Certes, il n'y a aucune comparaison entre la création d'une langue, comme Mistral le fit avec Mirèio, et l'invention du vocable coryza ; mais on pourrait dire, à la petite échelle, que tout ce que les Provençaux ont pu faire contre les Français, c'est de les appeler franchimand. Si cela n'allait pas plus loin que des nasardes, des mordillements d’oreilles accoutumés, de village à village, de ville à ville, de province à province, de nation à nation, on pourrait hausser les épaules. Mais n'est‑il pas dommage de voir Mistral, dans un passage ridicule des Memòri, se moquer du récit de Théramène, (tout gâté qu'il soit par la description du monstre, ce récit est une belle chose de Racine) ânonné par deux enfants de la bourgeoisie et y préférer la sornette de Jean‑du‑Porc que sa mère lui avait apprise ?

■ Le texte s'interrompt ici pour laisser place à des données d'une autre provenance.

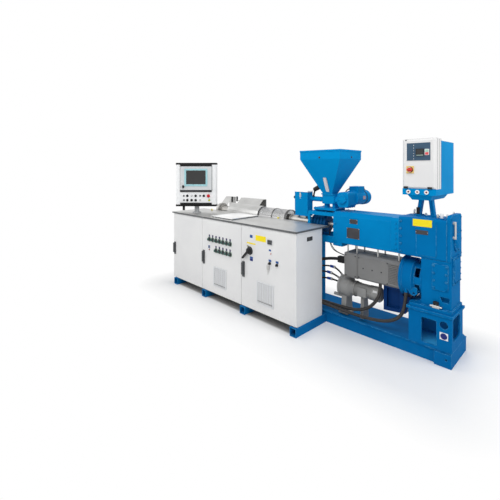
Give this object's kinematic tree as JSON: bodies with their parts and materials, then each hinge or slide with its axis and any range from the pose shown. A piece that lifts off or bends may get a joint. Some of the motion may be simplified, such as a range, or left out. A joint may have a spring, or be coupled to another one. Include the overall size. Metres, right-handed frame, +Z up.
{
  "type": "plastic extruder",
  "caption": "Plastic extruder on a welded base: screw barrel under guards, hopper with dosing feeder, gearbox, motor, vacuum pump, cabinet, swivelling console and control box.",
  "frame": {"origin": "on the floor, straight under the screw axis, at the cross tube nearest the gearbox end of the cabinet", "axes": "+X runs along the screw from the die to the gearbox, +Z is up, and the operator stands on the -Y side"},
  "size_m": [3.591, 1.2038, 1.962],
  "materials": {
    "blue_paint": "gloss machine enamel",
    "dark_blue_paint": "gloss machine enamel",
    "white_paint": "fine textured powder coat",
    "console_paint": "satin powder coat",
    "stainless": "brushed",
    "machined_steel": "machined",
    "dark_straps": "satin",
    "motor_grey": "satin",
    "black_plastic": "moulded",
    "post_grey": "satin",
    "conduit_grey": "corrugated",
    "black_rubber": "smooth"
  },
  "bodies": {
    "frame": {"barrel": "machined_steel", "barrel_cover": "stainless", "barrel_supports": "blue_paint", "base_frame": "blue_paint", "cabinet_back": "white_paint", "cabinet_floor": "white_paint", "cabinet_walls": "white_paint", "conduit_front": "conduit_grey", "conduit_rear": "conduit_grey", "console_post": "post_grey", "control_box": "blue_paint", "control_panel": "white_paint", "control_stand": "dark_blue_paint", "coupling_bell": "blue_paint", "cover_plate": "stainless", "cross_tubes": "blue_paint", "dosing_housing": "blue_paint", "feed_cylinder": "blue_paint", "feed_plate": "blue_paint", "feeder_gearbox": "blue_paint", "feeder_motor": "blue_paint", "gearbox_covers": "blue_paint", "gearbox_fittings": "machined_steel", "gearbox_lower": "blue_paint", "gearbox_upper": "blue_paint", "guard_bands": "dark_straps", "heater_guards": "stainless", "hopper": "blue_paint", "hopper_lid": "blue_paint", "hose_lower": "black_rubber", "hose_middle": "black_rubber", "hose_upper": "black_rubber", "inlet_box": "blue_paint", "long_housing": "blue_paint", "main_motor": "motor_grey", "motor_bracket": "dark_blue_paint", "motor_studs": "machined_steel", "pedestal": "blue_paint", "power_lead": "black_rubber", "pump_motor": "motor_grey", "rear_deck": "console_paint", "rear_guard": "stainless", "screw_shaft": "machined_steel", "sensor_lead_left": "black_rubber", "sensor_lead_right": "black_rubber", "table_top": "stainless", "terminal_box": "motor_grey", "vacuum_pump": "motor_grey"},
    "door_left": {"door_left": "white_paint", "fittings_left": "black_plastic"},
    "door_middle": {"door_middle": "white_paint", "fittings_middle": "black_plastic"},
    "door_right": {"door_right": "white_paint", "fittings_right": "black_plastic"},
    "switch_lever": {"switch_lever": "black_plastic"},
    "inlet_lid": {"inlet_lid": "blue_paint"},
    "console": {"console_case": "console_paint", "console_bars": "black_plastic", "console_panels": "console_paint"}
  },
  "joints": [
    {"name": "left_door_hinge", "type": "hinge", "parent": "frame", "child": "door_left", "pos_m": [-1.56, -0.7, 0.566], "axis": [0, 0, 1], "range_deg": [0, 110]},
    {"name": "middle_door_hinge", "type": "hinge", "parent": "frame", "child": "door_middle", "pos_m": [-0.785, -0.7, 0.566], "axis": [0, 0, 1], "range_deg": [0, 110]},
    {"name": "right_door_hinge", "type": "hinge", "parent": "frame", "child": "door_right", "pos_m": [0.03, -0.7, 0.566], "axis": [0, 0, 1], "range_deg": [0, 110]},
    {"name": "main_switch", "type": "hinge", "parent": "door_right", "child": "switch_lever", "pos_m": [-0.638, -0.714, 0.757], "axis": [0, 1, 0], "range_deg": [0, 90]},
    {"name": "inlet_lid_hinge", "type": "hinge", "parent": "frame", "child": "inlet_lid", "pos_m": [-0.38, 0.028, 1.4144], "axis": [-1, 0, 0], "range_deg": [0, 100]},
    {"name": "console_swivel", "type": "hinge", "parent": "frame", "child": "console", "pos_m": [-1.92, -0.53, 1.159], "axis": [0, 0, 1], "range_deg": [-60, 60]}
  ]
}
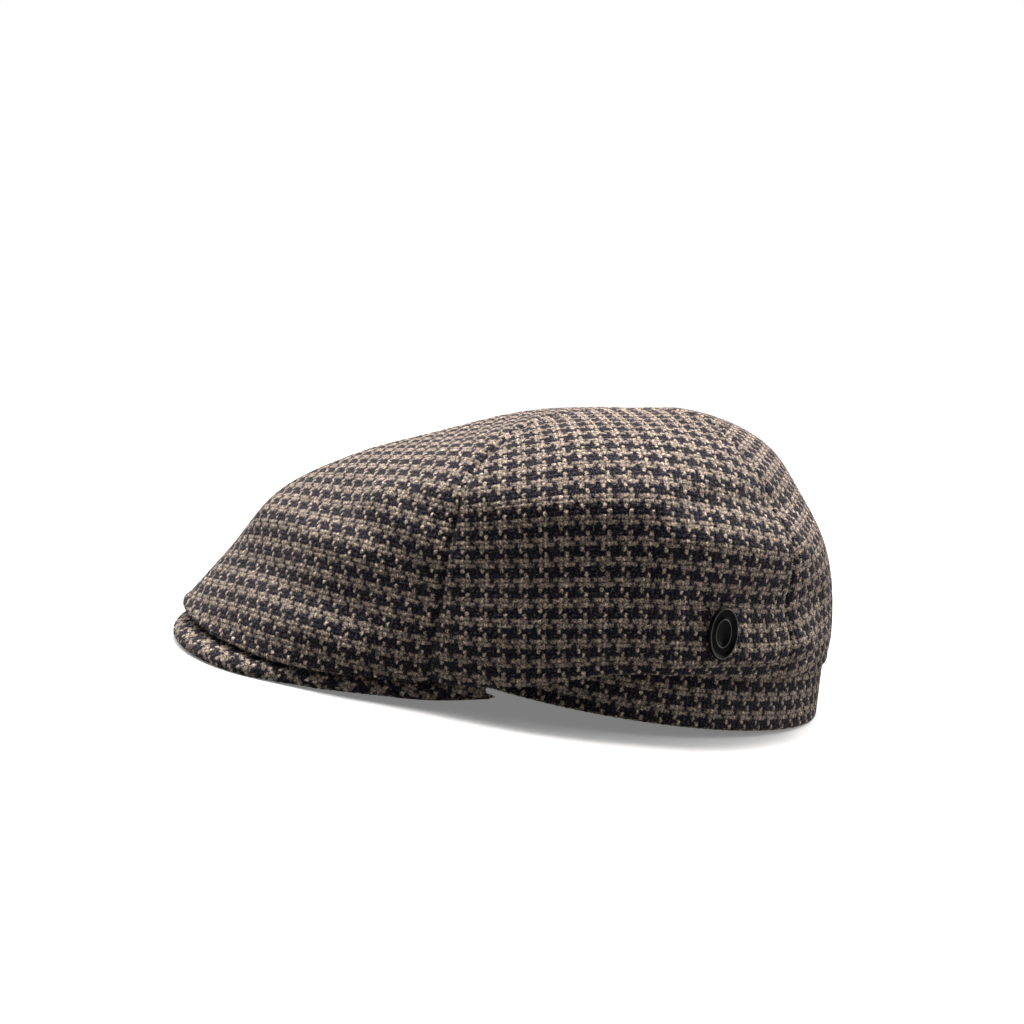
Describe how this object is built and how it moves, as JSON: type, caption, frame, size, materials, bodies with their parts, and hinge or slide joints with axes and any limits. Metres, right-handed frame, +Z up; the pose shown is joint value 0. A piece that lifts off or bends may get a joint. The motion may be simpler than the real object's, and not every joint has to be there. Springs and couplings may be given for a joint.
{
  "type": "flat cap",
  "caption": "Woven check flat cap with a rounded gored crown drawn down over a short stiff peak, a turned head band and a small oval pin at the side.",
  "frame": {"origin": "middle of the cap's footprint box, on the surface that it lies on", "axes": "+Z up, -Y towards the tip of the peak, +X towards the wearer's left, where the pin is"},
  "size_m": [0.1938, 0.2736, 0.1173],
  "materials": {
    "crown": "woolly plain weave of beige and dark navy yarns in a small star check, matt",
    "band": "the same woven check, matt, with a folded foot",
    "peak": "the same woven check drawn over a stiff board, matt",
    "pin": "dark gunmetal, satin"
  },
  "bodies": {
    "root": {"crown_front_left": "crown", "crown_front_right": "crown", "crown_side_left": "crown", "crown_side_right": "crown", "crown_back_left": "crown", "crown_back_right": "crown", "band": "band", "peak": "peak", "pin_badge": "pin"}
  },
  "joints": []
}
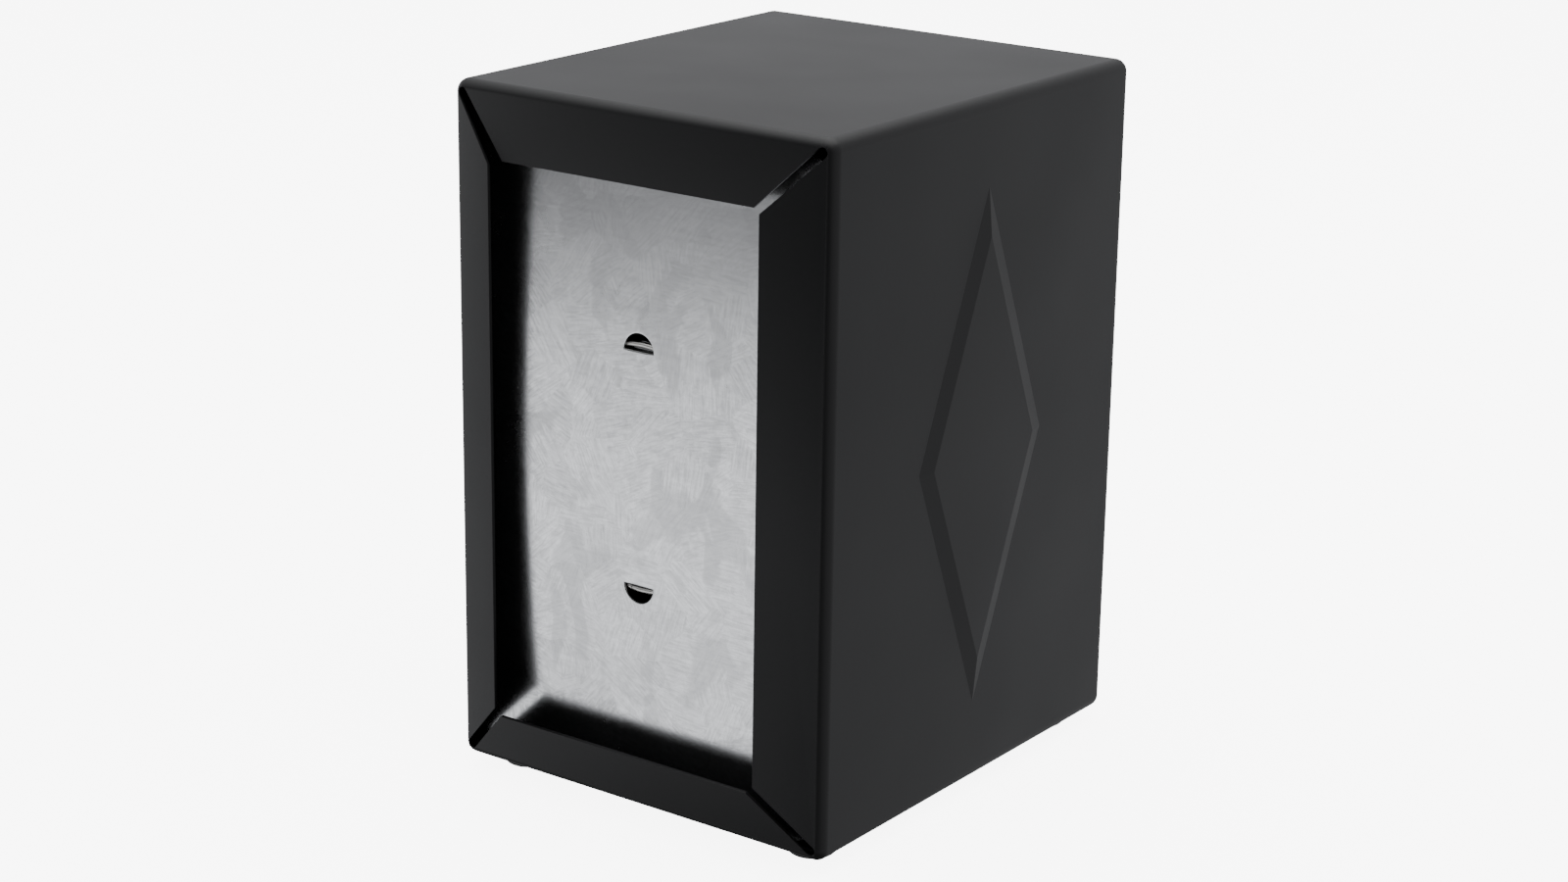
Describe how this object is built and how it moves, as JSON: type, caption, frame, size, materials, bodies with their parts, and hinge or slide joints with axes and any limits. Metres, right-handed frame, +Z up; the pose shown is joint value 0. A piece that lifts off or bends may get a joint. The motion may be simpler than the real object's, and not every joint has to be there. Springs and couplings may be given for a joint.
{
  "type": "napkin dispenser",
  "caption": "Tabletop napkin dispenser: folded steel sleeve open at both ends, mitred lips, sprung follower plate behind each opening, raised side diamonds and rubber feet.",
  "frame": {"origin": "on the ground, under the middle of the case (bottom centre of the bounding box)", "axes": "+Z up, the front opening faces -Y, +X to the right seen from the front; the rear opening faces +Y"},
  "size_m": [0.0958, 0.1176, 0.149],
  "materials": {
    "powder_coat": "satin black powder coat on folded sheet steel",
    "galvanised_sheet": "bright spangled hot-dip galvanised sheet",
    "spring_wire": "bright zinc-plated drawn wire",
    "foot_rubber": "matt moulded black rubber"
  },
  "bodies": {
    "case": {"case_shell": "powder_coat", "plate_spring": "spring_wire", "foot_front_left": "foot_rubber", "foot_front_right": "foot_rubber", "foot_rear_left": "foot_rubber", "foot_rear_right": "foot_rubber"},
    "front_follower": {"front_plate": "galvanised_sheet"},
    "rear_follower": {"rear_plate": "galvanised_sheet"}
  },
  "joints": [
    {"name": "front_plate_slide", "type": "slide", "parent": "case", "child": "front_follower", "axis": [0, 1, 0], "range_m": [0, 0.042], "stiffness_N_per_m": 46, "springref_m": -0.0325, "deforming": ["plate_spring"]},
    {"name": "rear_plate_slide", "type": "slide", "parent": "case", "child": "rear_follower", "axis": [0, -1, 0], "range_m": [0, 0.042], "stiffness_N_per_m": 46, "springref_m": -0.0325, "deforming": ["plate_spring"]}
  ]
}
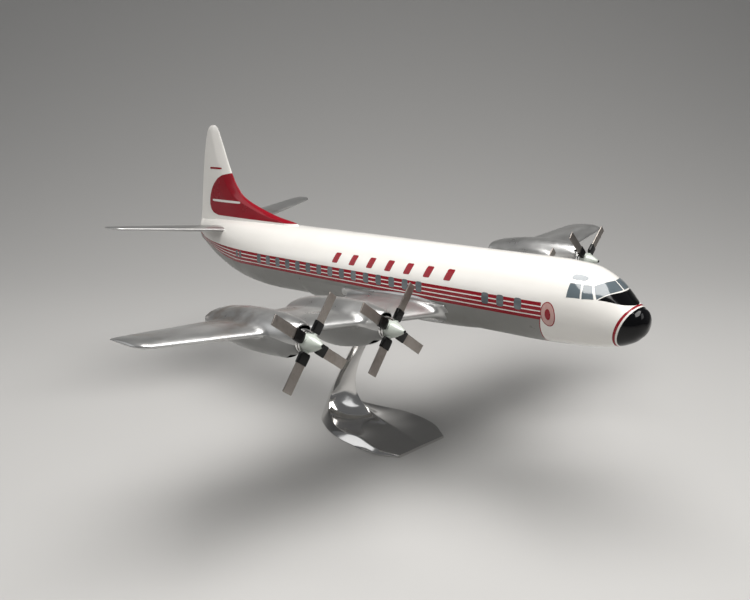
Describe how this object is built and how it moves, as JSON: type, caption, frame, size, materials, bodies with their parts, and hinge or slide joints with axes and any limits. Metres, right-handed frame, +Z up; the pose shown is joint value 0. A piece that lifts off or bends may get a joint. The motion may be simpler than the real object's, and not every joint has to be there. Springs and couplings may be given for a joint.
{
  "type": "propeller airliner desk model",
  "caption": "Desk model of a low-wing propeller airliner whose propellers spin, carried nose-up on a leaning polished cast stand with a flat foot.",
  "frame": {"origin": "centre of the stand's underside, on the surface that it stands on", "axes": "+X towards the nose, +Y to port, +Z up"},
  "size_m": [0.5905, 0.5946, 0.2889],
  "materials": {
    "white_gloss_shell": "glossy enamel over moulded shells",
    "grey_paint": "semi-gloss grey paint",
    "silver_casting": "satin silver paint over a casting, a little worn",
    "steel_rod": "drawn steel",
    "brass_fitting": "turned brass",
    "block_wood": "bare hardwood, hidden",
    "polished_stand": "polished casting with fine scratches",
    "bright_ring": "bright turned aluminium",
    "spinner_paint": "pale grey-green gloss",
    "blade_metal": "satin stamped sheet, slightly tarnished",
    "black_cuff": "gloss black"
  },
  "bodies": {
    "airframe": {"fuselage_left": "white_gloss_shell", "fuselage_right": "white_gloss_shell", "wing_saddle": "grey_paint", "mounting_block": "block_wood", "left_wing": "silver_casting", "right_wing": "silver_casting", "front_spar": "steel_rod", "rear_spar": "steel_rod", "fin": "white_gloss_shell", "left_stabilizer": "silver_casting", "right_stabilizer": "silver_casting", "stabilizer_spar": "steel_rod", "stand": "polished_stand", "stand_stud": "steel_rod", "threaded_insert": "brass_fitting", "bearing_sleeve_1": "brass_fitting", "cowl_ring_1": "bright_ring", "bearing_sleeve_2": "brass_fitting", "cowl_ring_2": "bright_ring", "bearing_sleeve_3": "brass_fitting", "cowl_ring_3": "bright_ring", "bearing_sleeve_4": "brass_fitting", "cowl_ring_4": "bright_ring"},
    "propeller_1": {"prop_shaft_1": "steel_rod", "shaft_collar_1": "steel_rod", "backplate_1": "bright_ring", "spinner_1": "spinner_paint", "blades_1": "blade_metal", "blade_cuffs_1": "black_cuff"},
    "propeller_2": {"prop_shaft_2": "steel_rod", "shaft_collar_2": "steel_rod", "backplate_2": "bright_ring", "spinner_2": "spinner_paint", "blades_2": "blade_metal", "blade_cuffs_2": "black_cuff"},
    "propeller_3": {"prop_shaft_3": "steel_rod", "shaft_collar_3": "steel_rod", "backplate_3": "bright_ring", "spinner_3": "spinner_paint", "blades_3": "blade_metal", "blade_cuffs_3": "black_cuff"},
    "propeller_4": {"prop_shaft_4": "steel_rod", "shaft_collar_4": "steel_rod", "backplate_4": "bright_ring", "spinner_4": "spinner_paint", "blades_4": "blade_metal", "blade_cuffs_4": "black_cuff"}
  },
  "joints": [
    {"name": "propeller_1_spin", "type": "hinge", "parent": "airframe", "child": "propeller_1", "pos_m": [0.12344, 0.1844, 0.16652], "axis": [0.9978, 0, 0.0663], "continuous": true},
    {"name": "propeller_2_spin", "type": "hinge", "parent": "airframe", "child": "propeller_2", "pos_m": [0.12404, 0.0982, 0.15754], "axis": [0.9978, 0, 0.0663], "continuous": true},
    {"name": "propeller_3_spin", "type": "hinge", "parent": "airframe", "child": "propeller_3", "pos_m": [0.12404, -0.0982, 0.15754], "axis": [0.9978, 0, 0.0663], "continuous": true},
    {"name": "propeller_4_spin", "type": "hinge", "parent": "airframe", "child": "propeller_4", "pos_m": [0.12344, -0.1844, 0.16652], "axis": [0.9978, 0, 0.0663], "continuous": true}
  ]
}
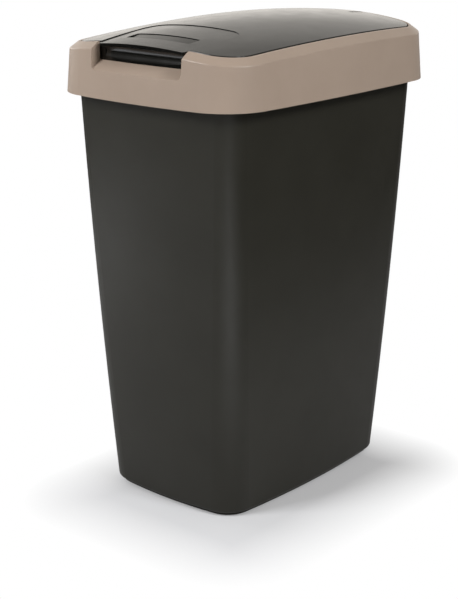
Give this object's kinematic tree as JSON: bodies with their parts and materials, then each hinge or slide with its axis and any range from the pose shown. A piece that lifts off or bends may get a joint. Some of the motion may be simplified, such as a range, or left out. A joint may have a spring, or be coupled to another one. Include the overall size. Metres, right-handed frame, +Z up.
{
  "type": "lidded trash can",
  "caption": "Kitchen trash can: tapered dark bucket, taupe lift-off collar and a glossy black crowned lid that is raised by a front lip.",
  "frame": {"origin": "on the floor under the middle of the bin, at the underside of the foot ring", "axes": "+Z up, the side with the finger notch towards -Y, +X to the right seen from the front"},
  "size_m": [0.258, 0.36, 0.508],
  "materials": {
    "bucket_plastic": "fine matte grain",
    "collar_plastic": "satin",
    "lid_plastic": "gloss",
    "pin_plastic": "as moulded"
  },
  "bodies": {
    "bucket": {"bucket": "bucket_plastic"},
    "collar": {"collar": "collar_plastic"},
    "lid": {"lid": "lid_plastic", "hinge_pin_left": "pin_plastic", "hinge_pin_right": "pin_plastic"}
  },
  "joints": [
    {"name": "collar_lift", "type": "slide", "parent": "bucket", "child": "collar", "axis": [0, 0, 1], "range_m": [0, 0.06]},
    {"name": "lid_hinge", "type": "hinge", "parent": "collar", "child": "lid", "pos_m": [0, 0.142, 0.495], "axis": [-1, 0, 0], "range_deg": [0, 100]}
  ]
}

Nous savons que Mistral, poète de génie, manquait absolument de goût ; mais la présence du génie compense heureusement l'absence de goût. Ce qui est plus grave, c'est lorsque dans un des articulets qu'il écrivait pour l’Armana prouvençau ou les publications périodiques du Félibrige, il fait un sort au proverbe :
Parlo que francés, dèu èstre esta en galèro.
(Il ne parle que français, il doit avoir été aux galères).
La voilà bien, la hargne canine.
Heureusement que le génie nous réserve toujours de miraculeuses compensations ; et le même Mistral, dans la Rèino Jano, fait chanter aux galériens l'incomparable cantilène de l’Illusion, qu’il a inventée pour eux.
Il serait temps que la culture française et la culture provençale, dans la Région des Egales, cessent de se déchirer l'oreille, et commencent à s'écouter l'une l'autre.



VI
RUPTURE AVEC CE QUI AMOINDRIT

(C'est un titre emprunté à Hugo, Hugo que l’on trouve partout où l'on arrive).
Clémenceau disait que la guerre était une chose trop sérieuse pour être confiée à des militaires, et certains événements lui ont donné raison.
Faut‑il dire que la Renaissance provençale est une chose trop belle pour la laisser détériorer par le Félibrige qui, après l'avoir tenue dans ses premiers pas, l'entrave et la fait trébucher maintenant, en attendant peut‑être une lâche occasion de la livrer à l'occitanisme ?
Je me borne à poser la question, mais je l'ai déjà résolue pour moi.